▶ **SET TASK**
Retype, exactly as written, every line from the one containing "spring_y = WHEEL_Y + DRUM_RADIUS + SPRING_GAP" down to the one containing "obj.matrix_parent_inverse = Matrix.Identity(4)", including both, and nothing else.

[start INFORMATION SUPPLIED]

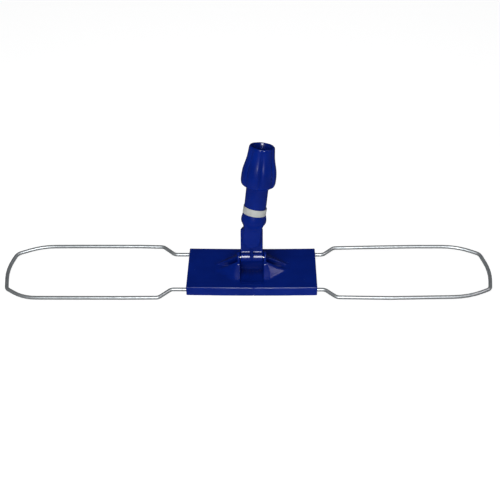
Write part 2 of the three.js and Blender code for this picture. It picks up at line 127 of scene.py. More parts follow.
def rod(p, axis, radius, low, high, edge=0.0, centre=(0, 0)):
    across = [i for i in range(3) if i != axis]
    r = np.hypot(p[:, across[0]] - centre[0], p[:, across[1]] - centre[1]) - radius + edge
    h = np.abs(p[:, axis] - (low + high) / 2) - (high - low) / 2 + edge
    return np.minimum(np.maximum(r, h), 0) + np.hypot(np.maximum(r, 0), np.maximum(h, 0)) - edge


def plane_through(p, a, b, c):
    """Signed distance to the plane of three points; they run anticlockwise seen from outside."""
    a, b, c = (np.array(v, float) for v in (a, b, c))
    normal = np.cross(b - a, c - a)
    return (p - a) @ (normal / np.linalg.norm(normal))


def turned(p, heights, radii):
    """A solid of revolution about +Z whose radius is given at a few heights."""
    z = p[:, 2]
    radius = np.interp(z, heights, radii)
    slope = (np.interp(z + 0.2, heights, radii) - np.interp(z - 0.2, heights, radii)) / 0.4
    side = (np.hypot(p[:, 0], p[:, 1]) - radius) / np.sqrt(1 + slope**2)
    return np.maximum(side, np.maximum(heights[0] - z, z - heights[-1]))


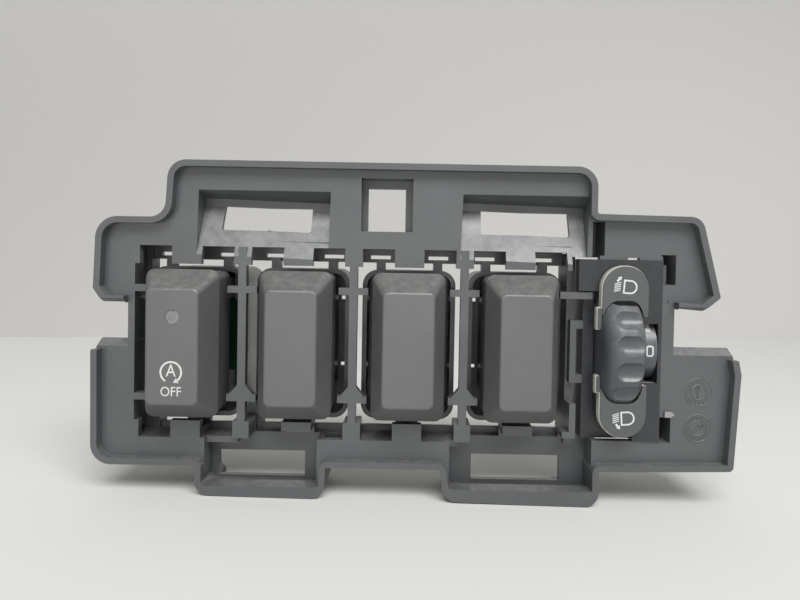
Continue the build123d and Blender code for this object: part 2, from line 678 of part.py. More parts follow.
def terminals(pins, start, end):
    """Square contact pins from the board into the socket."""
    with BuildPart() as part:
        for pin_x, pin_z in pins:
            block(around(pin_x, PIN_SIDE / 2), (start, end), around(pin_z, PIN_SIDE / 2))
    return part.part


button_pins = []
for column in range(4):
    for row in range(2):
        pin_x = key_x + (column - 1.5) * BUTTON_PIN_PITCH[0]
        button_pins.append((pin_x, HOUSING_Z + (row - 0.5) * BUTTON_PIN_PITCH[1]))
button_centre = (key_x, HOUSING_Z)
pieces["button_rear_cover"] = rear_cover(
    button_centre, HOUSING, HOUSING_RADIUS, BUTTON_BACK, board_back, BUTTON_SOCKET, button_pins
)
pieces["button_terminals"] = terminals(button_pins, board_back, BUTTON_BACK + COVER + SOCKET_DEPTH - PIN_SET)
pieces["button_housing"] = button_housing.part
pieces["button_cap"] = button_cap.part
pieces["indicator_lens"] = indicator_lens.part
pieces["symbol_light_guide"] = symbol_light_guide.part
pieces["dome_mat"] = dome_mat.part
pieces["button_board"] = button_board.part
pieces["button_lamps"] = button_lamps.part


# Levelling control
def wheel_space(x_range, gap):
    """Barrel of the thumbwheel, with a gap round it for the slot."""
    with BuildPart() as barrel:
        disc((x_range[0] - gap, x_range[1] + gap), WHEEL_Y, WHEEL_Z, WHEEL_RADIUS + gap)
        ends = barrel.faces().filter_by(Axis.X).sort_by(Axis.X)
        fillet(ends[0].edges(), radius=WHEEL_EDGES[0])
        fillet(barrel.faces().sort_by(Axis.X)[-1].edges(), radius=WHEEL_EDGES[1])
    return barrel.part


def stadium(front, back, grow=0.0, mode=Mode.ADD):
    """Long rounded outline of the raised column that carries the symbol plates."""
    centre = (sum(BEZEL_X) / 2, sum(BEZEL_Z) / 2)
    width = BEZEL_X[1] - BEZEL_X[0] + 2 * grow
    height = BEZEL_Z[1] - BEZEL_Z[0] + 2 * grow
    rounded_box(centre, (width, height), width / 2 - 0.01, front, back, mode=mode)


level_centre = (sum(LEVEL_X) / 2, sum(LEVEL_Z) / 2)
level_size = (LEVEL_X[1] - LEVEL_X[0], LEVEL_Z[1] - LEVEL_Z[0])
slot = wheel_space(WHEEL_X, RUN)
pin_limits = (LEVEL_X[0] + PIN_SHORT, LEVEL_X[1] - PIN_SHORT)
bore_room = PIN_SHORT / 2
with BuildPart() as level_housing:
    block(LEVEL_X, (LEVEL_FACE, LEVEL_BACK), LEVEL_Z)
    block((LEVEL_X[0] + LEVEL_WALL, LEVEL_X[1] - LEVEL_THIN_WALL), (LEVEL_FACE + LEVEL_WALL, LEVEL_BACK),
          (LEVEL_Z[0] + LEVEL_WALL, LEVEL_Z[1] - LEVEL_WALL), mode=Mode.SUBTRACT)
    block((LEVEL_HEAD_X, LEVEL_X[1]), (LEVEL_HEAD_Y, LEVEL_FACE), (LEVEL_HEAD_Z, LEVEL_Z[1]))
    block((LEVEL_COLUMN_X, LEVEL_X[1]), (LEVEL_HEAD_Y, LEVEL_FACE), LEVEL_Z)
    stadium(GUIDE_BACK, LEVEL_FACE)
    block(DRUM_WINDOW_X, (GUIDE_BACK - 1, WHEEL_Y), DRUM_WINDOW_Z, mode=Mode.SUBTRACT)
    add(slot, mode=Mode.SUBTRACT)
    disc((DRUM_X[0], LEVEL_X[1] - LEVEL_THIN_WALL), WHEEL_Y, WHEEL_Z, DRUM_RADIUS + RUN, mode=Mode.SUBTRACT)
    disc((pin_limits[0] - bore_room, WHEEL_X[0]), WHEEL_Y, WHEEL_Z, WHEEL_PIN + PIN_PLAY, mode=Mode.SUBTRACT)
    disc((DRUM_X[1], pin_limits[1] + bore_room), WHEEL_Y, WHEEL_Z, WHEEL_PIN + PIN_PLAY, mode=Mode.SUBTRACT)

for end, z_range, tab_z in (("upper", UPPER_PLATE_Z, UPPER_TAB_Z), ("lower", LOWER_PLATE_Z, LOWER_TAB_Z)):
    with BuildPart() as guide:
        stadium(BEZEL_FRONT + BEZEL, GUIDE_BACK, grow=GUIDE_EDGE)
        block(LEVEL_X, (BEZEL_FRONT, GUIDE_BACK), z_range, mode=Mode.INTERSECT)
        block((BEZEL_X[0] - GUIDE_SIDE, BEZEL_X[0] + GUIDE_EDGE), (GUIDE_TAB_FRONT, GUIDE_BACK), tab_z)
        add(slot, mode=Mode.SUBTRACT)
    with BuildPart() as bezel:
        stadium(BEZEL_FRONT, BEZEL_FRONT + BEZEL)
        block(LEVEL_X, (BEZEL_FRONT, BEZEL_FRONT + BEZEL), z_range, mode=Mode.INTERSECT)
        add(slot, mode=Mode.SUBTRACT)
    pieces[f"level_guide_{end}"] = guide.part
    pieces[f"level_bezel_{end}"] = bezel.part

# Scallops round the wheel
with BuildPart() as scallops:
    for index in range(SCALLOPS):
        angle = radians(SCALLOP_START + index * 360 / SCALLOPS)
        reach = WHEEL_RADIUS + SCALLOP_OFFSET
        y = WHEEL_Y - reach * cos(angle)
        z = WHEEL_Z + reach * sin(angle)
        disc(SCALLOP_X, y, z, SCALLOP_RADIUS)
        with Locations((SCALLOP_X[0], y, z), (SCALLOP_X[1], y, z)):
            Sphere(SCALLOP_RADIUS)

with BuildPart() as thumbwheel:
    add(wheel_space(WHEEL_X, 0))
    add(scallops.part, mode=Mode.SUBTRACT)
    disc(DRUM_X, WHEEL_Y, WHEEL_Z, DRUM_RADIUS)
    disc(pin_limits, WHEEL_Y, WHEEL_Z, WHEEL_PIN)

with BuildPart() as wiper:
    wiper_x = (WHEEL_X[0] - WIPER, WHEEL_X[0])
    disc(wiper_x, WHEEL_Y, WHEEL_Z, WIPER_RADII[1])
    disc(wiper_x, WHEEL_Y, WHEEL_Z, WIPER_RADII[0], mode=Mode.SUBTRACT)
    wiper_y = (WHEEL_Y + WIPER_START, WHEEL_Y + WIPER_SPREAD)
    block(wiper_x, wiper_y, around(WHEEL_Z, WIPER_SPREAD), mode=Mode.INTERSECT)

level_board_front = LEVEL_BACK - LEVEL_BOARD_SET
level_board_back = level_board_front + BOARD
with BuildPart() as level_board:
    board_x = (LEVEL_X[0] + LEVEL_BOARD_EDGE, LEVEL_X[1] - LEVEL_BOARD_EDGE)
    board_z = (LEVEL_Z[0] + LEVEL_BOARD_EDGE, LEVEL_Z[1] - LEVEL_BOARD_EDGE)
    block(board_x, (level_board_front, level_board_back), board_z)

with BuildPart() as track_board:
    track_x = (LEVEL_X[0] + LEVEL_WALL, LEVEL_X[0] + LEVEL_WALL + TRACK_BOARD)
    block(track_x, (LEVEL_FACE + LEVEL_WALL, level_board_front), around(WHEEL_Z, TRACK_HALF))
    disc(track_x, WHEEL_Y, WHEEL_Z, WHEEL_PIN + RUN, mode=Mode.SUBTRACT)

with BuildPart() as level_lamp:
    lamp_y = (level_board_front - LAMP[1], level_board_front)
    block(around(LEVEL_LAMP_X, LAMP[0] / 2), lamp_y, around(LEVEL_LAMP_Z, LAMP[2] / 2))

spring_y = WHEEL_Y + DRUM_RADIUS + SPRING_GAP
with BuildPart() as detent_spring:
    block(SPRING_X, (spring_y, spring_y + SPRING_SHEET), around(WHEEL_Z, SPRING_HALF))
    for side in (-1, 1):
        leg = WHEEL_Z + side * (SPRING_HALF - SPRING_SHEET / 2)
        block(SPRING_X, (spring_y, level_board_front), around(leg, SPRING_SHEET / 2))

level_pins = [(level_centre[0], level_centre[1] + row * LEVEL_PIN_PITCH) for row in (-1, 0, 1)]
pieces["level_rear_cover"] = rear_cover(
    level_centre, level_size, LEVEL_CORNER, LEVEL_BACK, level_board_back, LEVEL_SOCKET, level_pins
)
pieces["level_terminals"] = terminals(level_pins, level_board_back, LEVEL_BACK + COVER + SOCKET_DEPTH - PIN_SET)
pieces["level_housing"] = level_housing.part
pieces["thumbwheel"] = thumbwheel.part
pieces["wiper"] = wiper.part
pieces["level_board"] = level_board.part
pieces["track_board"] = track_board.part
pieces["level_lamp"] = level_lamp.part
pieces["detent_spring"] = detent_spring.part

for label, part in pieces.items():
    part.label = label
    export_step(part, f"parts/{label}.step")
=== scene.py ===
"""Looks of the dashboard switch panel: finishes, signs, digits, mould marks and the studio."""

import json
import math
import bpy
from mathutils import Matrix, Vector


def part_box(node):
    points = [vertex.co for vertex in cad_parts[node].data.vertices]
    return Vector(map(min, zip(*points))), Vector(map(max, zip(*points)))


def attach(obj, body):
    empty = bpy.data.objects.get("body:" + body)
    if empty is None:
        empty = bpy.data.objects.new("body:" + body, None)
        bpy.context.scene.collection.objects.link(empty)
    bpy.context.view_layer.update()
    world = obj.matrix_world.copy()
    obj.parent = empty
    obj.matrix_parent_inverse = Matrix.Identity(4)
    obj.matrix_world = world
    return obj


bl_info = {
    "name": "Dashboard switch panel",
    "version": (1, 0, 0),
    "blender": (4, 5, 0),
    "location": "View3D > Sidebar > Switch panel",
    "description": "Finishes, signs and studio for a moulded dashboard switch panel",
    "category": "Object",
}

import bmesh
import bpy
from bpy.props import FloatProperty, FloatVectorProperty, IntProperty, PointerProperty
from mathutils import Matrix, Vector

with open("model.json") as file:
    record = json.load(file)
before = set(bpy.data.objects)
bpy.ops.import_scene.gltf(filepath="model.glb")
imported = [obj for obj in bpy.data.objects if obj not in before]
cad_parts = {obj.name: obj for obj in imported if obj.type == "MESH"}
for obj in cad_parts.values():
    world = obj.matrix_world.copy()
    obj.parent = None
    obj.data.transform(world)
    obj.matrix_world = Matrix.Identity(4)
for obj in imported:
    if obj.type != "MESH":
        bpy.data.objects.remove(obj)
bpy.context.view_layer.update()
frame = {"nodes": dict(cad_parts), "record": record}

MM = 0.001
PROUD = 0.02 * MM
FIXED = "panel"
KEY = "key"
WHEEL = "wheel"


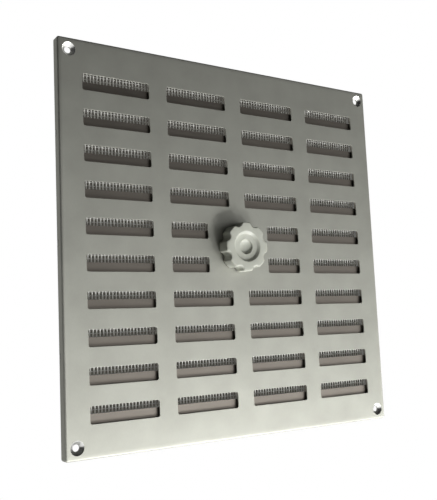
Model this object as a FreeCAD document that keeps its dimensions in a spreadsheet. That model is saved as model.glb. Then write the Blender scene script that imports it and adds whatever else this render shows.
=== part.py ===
import FreeCAD, Part
import math
import os
import Sketcher

# Adjustable vent grille: a folded aluminium face plate with rows of slots, a slotted shutter
# that slides up and down behind it on a clamp knob, and an insect mesh across the back.
# Frame: X to the right, Y into the wall, Z up. The origin is the centre of the four
# screw holes, in the middle of their straight lands. Lengths are in millimetres.

# Driving dimensions
SIZES = [
    ("plate_width", 242.0),
    ("plate_height", 242.0),
    ("plate_depth", 6.2),
    ("plate_sheet", 1.0),
    ("plate_corner", 2.4),
    ("plate_bend", 1.2),
    ("fold_gap", 0.4),
    ("screw_inset", 7.0),
    ("screw_hole", 4.0),
    ("screw_cone", 8.2),
    ("screw_land", 0.8),
    ("row_count", 10),
    ("short_rows", 2),
    ("row_margin", 19.7),
    ("rows_drop", 0.8),
    ("column_margin", 15.025),
    ("column_web", 12.25),
    ("slot_height", 10.0),
    ("slot_corner_bevel", 0.8),
    ("knob_field", 46.45),
    ("slit_height", 4.0),
    ("slit_width", 1.2),
    ("tab_rows_apart", 3),
    ("tab_height", 3.4),
    ("tab_stand_out", 0.15),
    ("shutter_sheet", 1.0),
    ("shutter_lift", 5.7),
    ("shutter_slot_relief", 0.2),
    ("shutter_slot_overrun", 1.0),
    ("shutter_top_margin", 5.0),
    ("shutter_bottom_margin", 11.0),
    ("shutter_side_clearance", 0.3),
    ("shutter_face_clearance", 0.15),
    ("shutter_corner_bevel", 0.8),
    ("notch_clearance", 0.4),
    ("guide_sheet", 0.9),
    ("guide_width", 8.9),
    ("guide_end_gap", 20.0),
    ("guide_side_clearance", 0.1),
    ("guide_bend", 0.5),
    ("strip_sheet", 0.5),
    ("strip_width", 10.5),
    ("strip_end_gap", 14.0),
    ("strip_side_clearance", 0.5),
    ("mesh_thickness", 0.9),
    ("mesh_wall", 0.4),
    ("mesh_edge_clearance", 0.2),
    ("mesh_corner_cut", 12.5),
    ("mesh_gap_count", 9),
    ("mesh_margin", 13.8),
    ("mesh_bar", 4.0),
    ("mesh_ridge", 1.2),
    ("stud_diameter", 5.0),
    ("stud_head", 7.8),
    ("stud_head_height", 0.6),
    ("stud_reach", 5.2),
    ("thread_clearance", 0.05),
    ("bush_neck", 7.4),
    ("bush_flange", 15.0),
    ("bush_slot_clearance", 0.3),
    ("bush_end_clearance", 0.1),
    ("control_slot_corner", 2.0),
    ("washer_diameter", 15.0),
    ("washer_thickness", 0.8),
    ("knob_diameter", 31.8),
    ("knob_thickness", 8.9),
    ("knob_lobes", 8),
    ("knob_notch_radius", 3.3),
    ("knob_notch_depth", 2.0),
    ("knob_lobe_bevel", 0.7),
    ("knob_front_bevel", 0.7),
    ("knob_back_bevel", 0.4),
    ("knob_recess_rim", 20.0),
    ("knob_recess_floor", 16.8),
    ("knob_recess_depth", 1.6),
    ("knob_dimple_rim", 9.4),
    ("knob_dimple_floor", 4.6),
    ("knob_dimple_depth", 1.4),
    ("knob_hub", 14.0),
    ("knob_wall", 2.0),
    ("knob_cavity_depth", 4.6),
    ("knob_rib", 1.4),
    ("knob_ribs", 4),
    ("nut_across_flats", 8.0),
    ("nut_height", 4.0),
    ("stud_tip_clearance", 0.4),
]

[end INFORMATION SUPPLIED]

▶ **WRITTEN SOLUTION**
spring_y = WHEEL_Y + DRUM_RADIUS + SPRING_GAP
with BuildPart() as detent_spring:
    block(SPRING_X, (spring_y, spring_y + SPRING_SHEET), around(WHEEL_Z, SPRING_HALF))
    for side in (-1, 1):
        leg = WHEEL_Z + side * (SPRING_HALF - SPRING_SHEET / 2)
        block(SPRING_X, (spring_y, level_board_front), around(leg, SPRING_SHEET / 2))

level_pins = [(level_centre[0], level_centre[1] + row * LEVEL_PIN_PITCH) for row in (-1, 0, 1)]
pieces["level_rear_cover"] = rear_cover(
    level_centre, level_size, LEVEL_CORNER, LEVEL_BACK, level_board_back, LEVEL_SOCKET, level_pins
)
pieces["level_terminals"] = terminals(level_pins, level_board_back, LEVEL_BACK + COVER + SOCKET_DEPTH - PIN_SET)
pieces["level_housing"] = level_housing.part
pieces["thumbwheel"] = thumbwheel.part
pieces["wiper"] = wiper.part
pieces["level_board"] = level_board.part
pieces["track_board"] = track_board.part
pieces["level_lamp"] = level_lamp.part
pieces["detent_spring"] = detent_spring.part

for label, part in pieces.items():
    part.label = label
    export_step(part, f"parts/{label}.step")
=== scene.py ===
"""Looks of the dashboard switch panel: finishes, signs, digits, mould marks and the studio."""

import json
import math
import bpy
from mathutils import Matrix, Vector


def part_box(node):
    points = [vertex.co for vertex in cad_parts[node].data.vertices]
    return Vector(map(min, zip(*points))), Vector(map(max, zip(*points)))


def attach(obj, body):
    empty = bpy.data.objects.get("body:" + body)
    if empty is None:
        empty = bpy.data.objects.new("body:" + body, None)
        bpy.context.scene.collection.objects.link(empty)
    bpy.context.view_layer.update()
    world = obj.matrix_world.copy()
    obj.parent = empty
    obj.matrix_parent_inverse = Matrix.Identity(4)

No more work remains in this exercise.